> Stored data:
--------------------------------
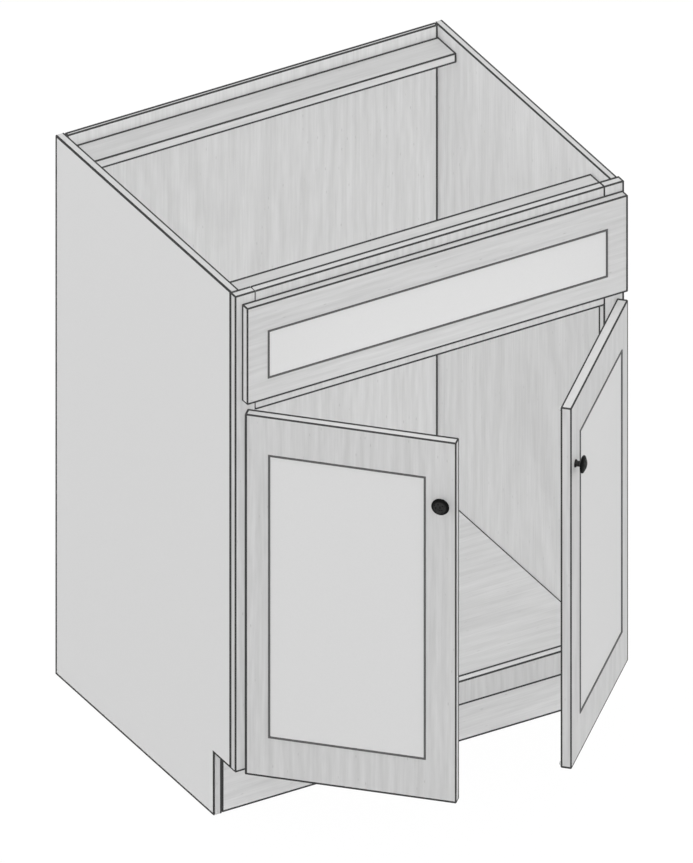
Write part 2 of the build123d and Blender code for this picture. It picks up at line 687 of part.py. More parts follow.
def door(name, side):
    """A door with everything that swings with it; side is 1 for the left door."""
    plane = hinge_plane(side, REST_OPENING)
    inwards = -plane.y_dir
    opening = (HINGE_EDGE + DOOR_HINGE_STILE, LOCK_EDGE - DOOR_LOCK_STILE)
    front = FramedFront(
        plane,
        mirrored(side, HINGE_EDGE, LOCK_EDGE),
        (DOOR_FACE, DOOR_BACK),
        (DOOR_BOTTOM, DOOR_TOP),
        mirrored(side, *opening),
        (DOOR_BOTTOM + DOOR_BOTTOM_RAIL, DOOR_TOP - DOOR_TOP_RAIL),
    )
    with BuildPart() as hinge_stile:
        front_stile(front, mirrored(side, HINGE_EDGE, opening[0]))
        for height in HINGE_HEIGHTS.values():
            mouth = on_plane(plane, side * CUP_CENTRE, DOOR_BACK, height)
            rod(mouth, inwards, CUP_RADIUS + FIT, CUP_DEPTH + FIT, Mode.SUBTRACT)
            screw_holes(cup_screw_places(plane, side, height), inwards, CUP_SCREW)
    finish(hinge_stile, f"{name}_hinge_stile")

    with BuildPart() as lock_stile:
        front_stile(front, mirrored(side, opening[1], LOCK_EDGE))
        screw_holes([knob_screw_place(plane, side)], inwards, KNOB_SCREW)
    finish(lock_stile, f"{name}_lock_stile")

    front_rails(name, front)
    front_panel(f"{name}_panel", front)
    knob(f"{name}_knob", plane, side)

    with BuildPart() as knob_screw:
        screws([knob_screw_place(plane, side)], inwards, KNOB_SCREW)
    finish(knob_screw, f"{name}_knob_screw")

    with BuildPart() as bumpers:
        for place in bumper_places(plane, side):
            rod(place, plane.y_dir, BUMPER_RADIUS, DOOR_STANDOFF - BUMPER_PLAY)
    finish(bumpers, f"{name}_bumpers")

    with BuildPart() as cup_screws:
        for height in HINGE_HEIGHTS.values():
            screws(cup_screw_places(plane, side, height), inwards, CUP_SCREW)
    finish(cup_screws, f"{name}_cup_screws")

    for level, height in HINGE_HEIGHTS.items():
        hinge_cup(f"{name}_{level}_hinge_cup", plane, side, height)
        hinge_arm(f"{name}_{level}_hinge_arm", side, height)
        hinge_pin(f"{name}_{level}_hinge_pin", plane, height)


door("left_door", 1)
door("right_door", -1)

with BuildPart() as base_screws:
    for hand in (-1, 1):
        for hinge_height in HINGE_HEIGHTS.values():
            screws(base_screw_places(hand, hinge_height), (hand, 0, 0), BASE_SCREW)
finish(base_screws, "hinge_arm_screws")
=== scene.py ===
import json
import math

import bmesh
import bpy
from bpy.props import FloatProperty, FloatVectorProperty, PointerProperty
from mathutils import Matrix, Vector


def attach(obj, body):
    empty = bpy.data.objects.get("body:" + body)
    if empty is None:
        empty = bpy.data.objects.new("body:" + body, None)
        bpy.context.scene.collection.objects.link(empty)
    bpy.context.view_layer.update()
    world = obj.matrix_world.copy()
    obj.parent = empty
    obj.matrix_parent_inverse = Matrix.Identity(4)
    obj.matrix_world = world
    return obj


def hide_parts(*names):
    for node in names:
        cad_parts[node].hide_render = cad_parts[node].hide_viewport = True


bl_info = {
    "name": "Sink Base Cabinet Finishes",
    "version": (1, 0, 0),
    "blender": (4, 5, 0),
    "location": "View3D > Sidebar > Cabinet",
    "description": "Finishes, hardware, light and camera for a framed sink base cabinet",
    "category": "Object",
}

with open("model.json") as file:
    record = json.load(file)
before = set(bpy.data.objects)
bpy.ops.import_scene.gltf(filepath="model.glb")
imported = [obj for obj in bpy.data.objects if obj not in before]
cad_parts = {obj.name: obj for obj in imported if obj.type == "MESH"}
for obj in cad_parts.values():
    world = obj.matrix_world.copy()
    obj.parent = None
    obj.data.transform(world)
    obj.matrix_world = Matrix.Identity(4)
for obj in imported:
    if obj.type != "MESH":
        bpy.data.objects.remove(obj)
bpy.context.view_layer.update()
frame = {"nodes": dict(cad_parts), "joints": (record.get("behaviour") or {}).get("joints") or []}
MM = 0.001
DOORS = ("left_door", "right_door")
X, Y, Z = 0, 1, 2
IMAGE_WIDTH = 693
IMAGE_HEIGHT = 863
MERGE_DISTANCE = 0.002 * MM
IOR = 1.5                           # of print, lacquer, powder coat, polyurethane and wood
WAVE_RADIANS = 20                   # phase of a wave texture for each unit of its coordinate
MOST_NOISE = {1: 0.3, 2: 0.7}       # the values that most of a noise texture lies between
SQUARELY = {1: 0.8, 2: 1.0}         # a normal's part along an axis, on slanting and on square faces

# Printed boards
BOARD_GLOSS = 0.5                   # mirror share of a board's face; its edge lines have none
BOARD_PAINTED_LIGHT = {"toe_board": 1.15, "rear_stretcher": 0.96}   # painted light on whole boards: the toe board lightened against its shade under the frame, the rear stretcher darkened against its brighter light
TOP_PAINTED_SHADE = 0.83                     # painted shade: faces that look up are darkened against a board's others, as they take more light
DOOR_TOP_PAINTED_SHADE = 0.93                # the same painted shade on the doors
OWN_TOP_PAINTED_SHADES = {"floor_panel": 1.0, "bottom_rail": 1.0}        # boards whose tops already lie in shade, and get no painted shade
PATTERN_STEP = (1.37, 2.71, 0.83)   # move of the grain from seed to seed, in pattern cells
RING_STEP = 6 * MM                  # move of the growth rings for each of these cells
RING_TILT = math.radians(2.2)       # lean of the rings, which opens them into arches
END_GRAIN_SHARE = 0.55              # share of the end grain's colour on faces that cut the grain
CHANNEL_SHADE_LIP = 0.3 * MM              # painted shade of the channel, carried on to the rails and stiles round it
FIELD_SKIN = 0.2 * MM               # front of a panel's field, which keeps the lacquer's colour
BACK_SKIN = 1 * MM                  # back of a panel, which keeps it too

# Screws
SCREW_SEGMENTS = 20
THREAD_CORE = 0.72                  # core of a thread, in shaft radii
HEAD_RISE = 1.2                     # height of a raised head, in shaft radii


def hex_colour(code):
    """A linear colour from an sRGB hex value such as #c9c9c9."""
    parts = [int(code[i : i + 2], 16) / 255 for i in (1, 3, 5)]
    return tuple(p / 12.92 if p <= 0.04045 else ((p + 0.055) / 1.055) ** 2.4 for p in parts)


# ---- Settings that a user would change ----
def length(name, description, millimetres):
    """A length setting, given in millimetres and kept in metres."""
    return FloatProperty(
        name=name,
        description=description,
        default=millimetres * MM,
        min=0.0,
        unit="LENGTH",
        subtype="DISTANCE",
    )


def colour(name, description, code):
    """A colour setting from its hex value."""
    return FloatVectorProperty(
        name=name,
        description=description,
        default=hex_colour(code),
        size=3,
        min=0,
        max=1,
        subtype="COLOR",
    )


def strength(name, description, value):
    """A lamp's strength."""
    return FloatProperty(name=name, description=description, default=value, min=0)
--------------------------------
> Set exercise:
Each line above must be reproduced exactly as it stands.

> Response below:
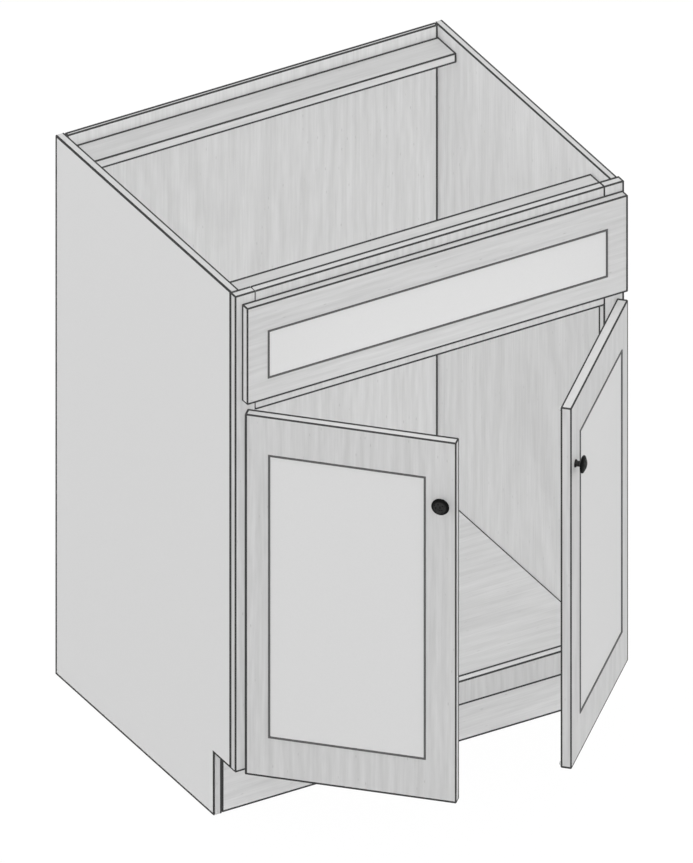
Write part 2 of the build123d and Blender code for this picture. It picks up at line 687 of part.py. More parts follow.
def door(name, side):
    """A door with everything that swings with it; side is 1 for the left door."""
    plane = hinge_plane(side, REST_OPENING)
    inwards = -plane.y_dir
    opening = (HINGE_EDGE + DOOR_HINGE_STILE, LOCK_EDGE - DOOR_LOCK_STILE)
    front = FramedFront(
        plane,
        mirrored(side, HINGE_EDGE, LOCK_EDGE),
        (DOOR_FACE, DOOR_BACK),
        (DOOR_BOTTOM, DOOR_TOP),
        mirrored(side, *opening),
        (DOOR_BOTTOM + DOOR_BOTTOM_RAIL, DOOR_TOP - DOOR_TOP_RAIL),
    )
    with BuildPart() as hinge_stile:
        front_stile(front, mirrored(side, HINGE_EDGE, opening[0]))
        for height in HINGE_HEIGHTS.values():
            mouth = on_plane(plane, side * CUP_CENTRE, DOOR_BACK, height)
            rod(mouth, inwards, CUP_RADIUS + FIT, CUP_DEPTH + FIT, Mode.SUBTRACT)
            screw_holes(cup_screw_places(plane, side, height), inwards, CUP_SCREW)
    finish(hinge_stile, f"{name}_hinge_stile")

    with BuildPart() as lock_stile:
        front_stile(front, mirrored(side, opening[1], LOCK_EDGE))
        screw_holes([knob_screw_place(plane, side)], inwards, KNOB_SCREW)
    finish(lock_stile, f"{name}_lock_stile")

    front_rails(name, front)
    front_panel(f"{name}_panel", front)
    knob(f"{name}_knob", plane, side)

    with BuildPart() as knob_screw:
        screws([knob_screw_place(plane, side)], inwards, KNOB_SCREW)
    finish(knob_screw, f"{name}_knob_screw")

    with BuildPart() as bumpers:
        for place in bumper_places(plane, side):
            rod(place, plane.y_dir, BUMPER_RADIUS, DOOR_STANDOFF - BUMPER_PLAY)
    finish(bumpers, f"{name}_bumpers")

    with BuildPart() as cup_screws:
        for height in HINGE_HEIGHTS.values():
            screws(cup_screw_places(plane, side, height), inwards, CUP_SCREW)
    finish(cup_screws, f"{name}_cup_screws")

    for level, height in HINGE_HEIGHTS.items():
        hinge_cup(f"{name}_{level}_hinge_cup", plane, side, height)
        hinge_arm(f"{name}_{level}_hinge_arm", side, height)
        hinge_pin(f"{name}_{level}_hinge_pin", plane, height)


door("left_door", 1)
door("right_door", -1)

with BuildPart() as base_screws:
    for hand in (-1, 1):
        for hinge_height in HINGE_HEIGHTS.values():
            screws(base_screw_places(hand, hinge_height), (hand, 0, 0), BASE_SCREW)
finish(base_screws, "hinge_arm_screws")
=== scene.py ===
import json
import math

import bmesh
import bpy
from bpy.props import FloatProperty, FloatVectorProperty, PointerProperty
from mathutils import Matrix, Vector


def attach(obj, body):
    empty = bpy.data.objects.get("body:" + body)
    if empty is None:
        empty = bpy.data.objects.new("body:" + body, None)
        bpy.context.scene.collection.objects.link(empty)
    bpy.context.view_layer.update()
    world = obj.matrix_world.copy()
    obj.parent = empty
    obj.matrix_parent_inverse = Matrix.Identity(4)
    obj.matrix_world = world
    return obj


def hide_parts(*names):
    for node in names:
        cad_parts[node].hide_render = cad_parts[node].hide_viewport = True


bl_info = {
    "name": "Sink Base Cabinet Finishes",
    "version": (1, 0, 0),
    "blender": (4, 5, 0),
    "location": "View3D > Sidebar > Cabinet",
    "description": "Finishes, hardware, light and camera for a framed sink base cabinet",
    "category": "Object",
}

with open("model.json") as file:
    record = json.load(file)
before = set(bpy.data.objects)
bpy.ops.import_scene.gltf(filepath="model.glb")
imported = [obj for obj in bpy.data.objects if obj not in before]
cad_parts = {obj.name: obj for obj in imported if obj.type == "MESH"}
for obj in cad_parts.values():
    world = obj.matrix_world.copy()
    obj.parent = None
    obj.data.transform(world)
    obj.matrix_world = Matrix.Identity(4)
for obj in imported:
    if obj.type != "MESH":
        bpy.data.objects.remove(obj)
bpy.context.view_layer.update()
frame = {"nodes": dict(cad_parts), "joints": (record.get("behaviour") or {}).get("joints") or []}
MM = 0.001
DOORS = ("left_door", "right_door")
X, Y, Z = 0, 1, 2
IMAGE_WIDTH = 693
IMAGE_HEIGHT = 863
MERGE_DISTANCE = 0.002 * MM
IOR = 1.5                           # of print, lacquer, powder coat, polyurethane and wood
WAVE_RADIANS = 20                   # phase of a wave texture for each unit of its coordinate
MOST_NOISE = {1: 0.3, 2: 0.7}       # the values that most of a noise texture lies between
SQUARELY = {1: 0.8, 2: 1.0}         # a normal's part along an axis, on slanting and on square faces

# Printed boards
BOARD_GLOSS = 0.5                   # mirror share of a board's face; its edge lines have none
BOARD_PAINTED_LIGHT = {"toe_board": 1.15, "rear_stretcher": 0.96}   # painted light on whole boards: the toe board lightened against its shade under the frame, the rear stretcher darkened against its brighter light
TOP_PAINTED_SHADE = 0.83                     # painted shade: faces that look up are darkened against a board's others, as they take more light
DOOR_TOP_PAINTED_SHADE = 0.93                # the same painted shade on the doors
OWN_TOP_PAINTED_SHADES = {"floor_panel": 1.0, "bottom_rail": 1.0}        # boards whose tops already lie in shade, and get no painted shade
PATTERN_STEP = (1.37, 2.71, 0.83)   # move of the grain from seed to seed, in pattern cells
RING_STEP = 6 * MM                  # move of the growth rings for each of these cells
RING_TILT = math.radians(2.2)       # lean of the rings, which opens them into arches
END_GRAIN_SHARE = 0.55              # share of the end grain's colour on faces that cut the grain
CHANNEL_SHADE_LIP = 0.3 * MM              # painted shade of the channel, carried on to the rails and stiles round it
FIELD_SKIN = 0.2 * MM               # front of a panel's field, which keeps the lacquer's colour
BACK_SKIN = 1 * MM                  # back of a panel, which keeps it too

# Screws
SCREW_SEGMENTS = 20
THREAD_CORE = 0.72                  # core of a thread, in shaft radii
HEAD_RISE = 1.2                     # height of a raised head, in shaft radii


def hex_colour(code):
    """A linear colour from an sRGB hex value such as #c9c9c9."""
    parts = [int(code[i : i + 2], 16) / 255 for i in (1, 3, 5)]
    return tuple(p / 12.92 if p <= 0.04045 else ((p + 0.055) / 1.055) ** 2.4 for p in parts)


# ---- Settings that a user would change ----
def length(name, description, millimetres):
    """A length setting, given in millimetres and kept in metres."""
    return FloatProperty(
        name=name,
        description=description,
        default=millimetres * MM,
        min=0.0,
        unit="LENGTH",
        subtype="DISTANCE",
    )


def colour(name, description, code):
    """A colour setting from its hex value."""
    return FloatVectorProperty(
        name=name,
        description=description,
        default=hex_colour(code),
        size=3,
        min=0,
        max=1,
        subtype="COLOR",
    )


def strength(name, description, value):
    """A lamp's strength."""
    return FloatProperty(name=name, description=description, default=value, min=0)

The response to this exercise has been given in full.